§ **DIRECTIONS**:
Below is the data. Give it again, complete and exact.

§ **SOURCE EXCERPT**:
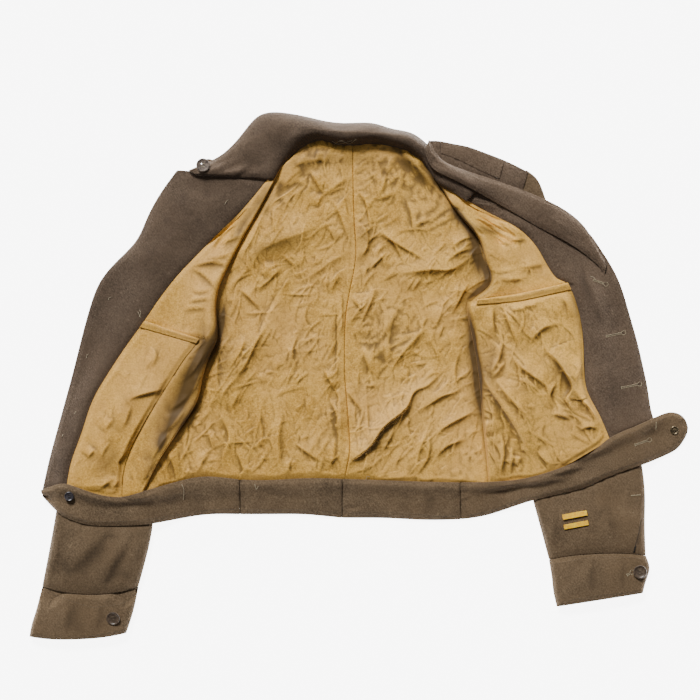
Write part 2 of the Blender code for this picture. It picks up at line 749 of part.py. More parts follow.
def build():
    sleeves = build_sleeves()
    back = build_back(sleeves)
    shoulder = lying_strip("shoulder_left", SHOULDER, SHOULDER_COLUMNS, SHOULDER_CELLS,
                           sleeves + back, WOOL, "wool")
    left_loop = lying_strip("shoulder_loop_left", LEFT_LOOP, SHOULDER_COLUMNS, LOOP_CELLS,
                            [shoulder], WOOL, "wool", reach=SMALL_REACH)
    right_loop = lying_strip("shoulder_loop_right", RIGHT_LOOP, SHOULDER_COLUMNS, LOOP_CELLS,
                             [], WOOL, "wool")
    below = sleeves + back + [shoulder, left_loop, right_loop]
    right = build_front("right", RIGHT_FRONT, 2.0, 4, (), 3.0, RIGHT_POCKET_FOLDS, below)
    left = build_front("left", LEFT_FRONT, 2.4, 7, (45, 0), 5.0, LEFT_POCKET_FOLDS, below)
    build_waistband(back + right + left)
    collar_steps = np.linspace(0, len(COLLAR_SECTIONS) - 1, (len(COLLAR_SECTIONS) - 1) * 2 + 1)
    lift = smooth(column(COLLAR_SECTIONS, COLLAR_COLUMNS, "lift"), collar_steps)
    collar = lying_strip("collar", COLLAR_SECTIONS, COLLAR_COLUMNS, COLLAR_CELLS,
                         back + right + left + [shoulder, left_loop, right_loop], COLLAR,
                         "wool", lift=lift)
    lapel = lying_strip("lapel_left", LAPEL, LAPEL_COLUMNS, LAPEL_CELLS,
                        left + [shoulder, left_loop, collar], COLLAR, "wool")
    below = sleeves + back + right + left + [collar, lapel, right_loop]
    below += [bpy.data.objects[name] for name, _, _ in BAND_PIECES]
    for name, place, radius, finish in BUTTONS:
        build_button(name, place, radius, finish, below)
    for name, corner, length, width in SLEEVE_BARS:
        build_bar(name, corner, length, width, sleeves[2])


for old in list(bpy.data.objects):
    bpy.data.objects.remove(old, do_unlink=True)
build()
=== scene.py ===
"""Looks of a short wool uniform jacket that lies on its back, unbuttoned and open.

Right and left are the wearer's. The collar lies towards +Y and the jacket's right
side towards -X. The tables are millimetres in the jacket's own frame, and meshes
are metres. Every cloth piece is its solid cut into fine faces, with the creases of
the tables raised on the side that shows. What is sewn on lies on the finished cloth.
"""
from collections import namedtuple
from math import cos, pi, radians, sin

import bmesh
import bpy
import numpy as np
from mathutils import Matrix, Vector
from mathutils.bvhtree import BVHTree


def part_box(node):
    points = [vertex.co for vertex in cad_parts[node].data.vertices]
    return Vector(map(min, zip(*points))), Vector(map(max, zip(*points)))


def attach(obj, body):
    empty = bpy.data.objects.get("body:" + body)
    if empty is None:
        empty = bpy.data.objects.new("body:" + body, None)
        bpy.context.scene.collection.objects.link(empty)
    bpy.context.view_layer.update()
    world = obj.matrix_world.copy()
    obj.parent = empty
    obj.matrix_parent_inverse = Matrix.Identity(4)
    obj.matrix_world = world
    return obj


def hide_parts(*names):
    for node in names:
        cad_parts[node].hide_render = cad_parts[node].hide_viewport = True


MM = 0.001
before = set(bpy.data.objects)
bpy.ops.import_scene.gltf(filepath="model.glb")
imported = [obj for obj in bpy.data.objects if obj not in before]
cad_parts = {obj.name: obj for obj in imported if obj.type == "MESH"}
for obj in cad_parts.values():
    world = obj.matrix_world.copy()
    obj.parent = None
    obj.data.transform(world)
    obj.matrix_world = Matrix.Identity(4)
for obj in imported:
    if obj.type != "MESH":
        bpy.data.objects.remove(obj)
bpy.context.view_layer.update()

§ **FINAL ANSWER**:
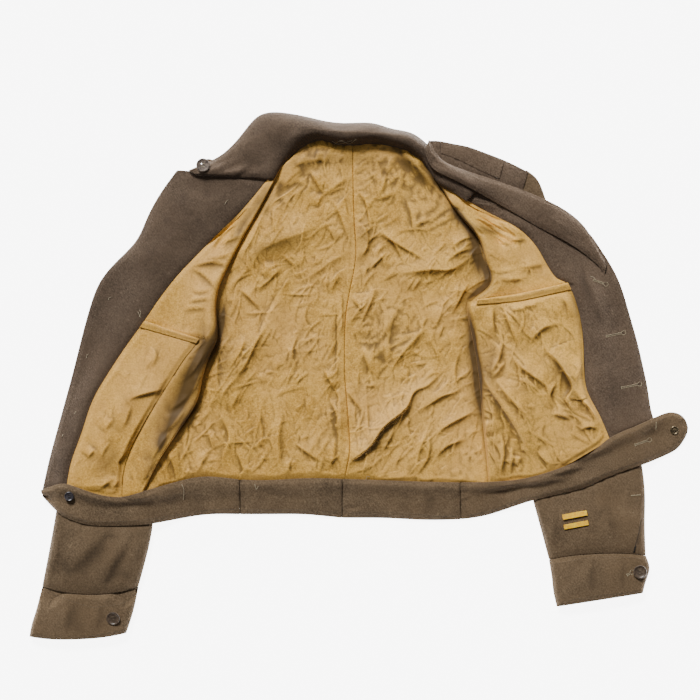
Write part 2 of the Blender code for this picture. It picks up at line 749 of part.py. More parts follow.
def build():
    sleeves = build_sleeves()
    back = build_back(sleeves)
    shoulder = lying_strip("shoulder_left", SHOULDER, SHOULDER_COLUMNS, SHOULDER_CELLS,
                           sleeves + back, WOOL, "wool")
    left_loop = lying_strip("shoulder_loop_left", LEFT_LOOP, SHOULDER_COLUMNS, LOOP_CELLS,
                            [shoulder], WOOL, "wool", reach=SMALL_REACH)
    right_loop = lying_strip("shoulder_loop_right", RIGHT_LOOP, SHOULDER_COLUMNS, LOOP_CELLS,
                             [], WOOL, "wool")
    below = sleeves + back + [shoulder, left_loop, right_loop]
    right = build_front("right", RIGHT_FRONT, 2.0, 4, (), 3.0, RIGHT_POCKET_FOLDS, below)
    left = build_front("left", LEFT_FRONT, 2.4, 7, (45, 0), 5.0, LEFT_POCKET_FOLDS, below)
    build_waistband(back + right + left)
    collar_steps = np.linspace(0, len(COLLAR_SECTIONS) - 1, (len(COLLAR_SECTIONS) - 1) * 2 + 1)
    lift = smooth(column(COLLAR_SECTIONS, COLLAR_COLUMNS, "lift"), collar_steps)
    collar = lying_strip("collar", COLLAR_SECTIONS, COLLAR_COLUMNS, COLLAR_CELLS,
                         back + right + left + [shoulder, left_loop, right_loop], COLLAR,
                         "wool", lift=lift)
    lapel = lying_strip("lapel_left", LAPEL, LAPEL_COLUMNS, LAPEL_CELLS,
                        left + [shoulder, left_loop, collar], COLLAR, "wool")
    below = sleeves + back + right + left + [collar, lapel, right_loop]
    below += [bpy.data.objects[name] for name, _, _ in BAND_PIECES]
    for name, place, radius, finish in BUTTONS:
        build_button(name, place, radius, finish, below)
    for name, corner, length, width in SLEEVE_BARS:
        build_bar(name, corner, length, width, sleeves[2])


for old in list(bpy.data.objects):
    bpy.data.objects.remove(old, do_unlink=True)
build()
=== scene.py ===
"""Looks of a short wool uniform jacket that lies on its back, unbuttoned and open.

Right and left are the wearer's. The collar lies towards +Y and the jacket's right
side towards -X. The tables are millimetres in the jacket's own frame, and meshes
are metres. Every cloth piece is its solid cut into fine faces, with the creases of
the tables raised on the side that shows. What is sewn on lies on the finished cloth.
"""
from collections import namedtuple
from math import cos, pi, radians, sin

import bmesh
import bpy
import numpy as np
from mathutils import Matrix, Vector
from mathutils.bvhtree import BVHTree


def part_box(node):
    points = [vertex.co for vertex in cad_parts[node].data.vertices]
    return Vector(map(min, zip(*points))), Vector(map(max, zip(*points)))


def attach(obj, body):
    empty = bpy.data.objects.get("body:" + body)
    if empty is None:
        empty = bpy.data.objects.new("body:" + body, None)
        bpy.context.scene.collection.objects.link(empty)
    bpy.context.view_layer.update()
    world = obj.matrix_world.copy()
    obj.parent = empty
    obj.matrix_parent_inverse = Matrix.Identity(4)
    obj.matrix_world = world
    return obj


def hide_parts(*names):
    for node in names:
        cad_parts[node].hide_render = cad_parts[node].hide_viewport = True


MM = 0.001
before = set(bpy.data.objects)
bpy.ops.import_scene.gltf(filepath="model.glb")
imported = [obj for obj in bpy.data.objects if obj not in before]
cad_parts = {obj.name: obj for obj in imported if obj.type == "MESH"}
for obj in cad_parts.values():
    world = obj.matrix_world.copy()
    obj.parent = None
    obj.data.transform(world)
    obj.matrix_world = Matrix.Identity(4)
for obj in imported:
    if obj.type != "MESH":
        bpy.data.objects.remove(obj)
bpy.context.view_layer.update()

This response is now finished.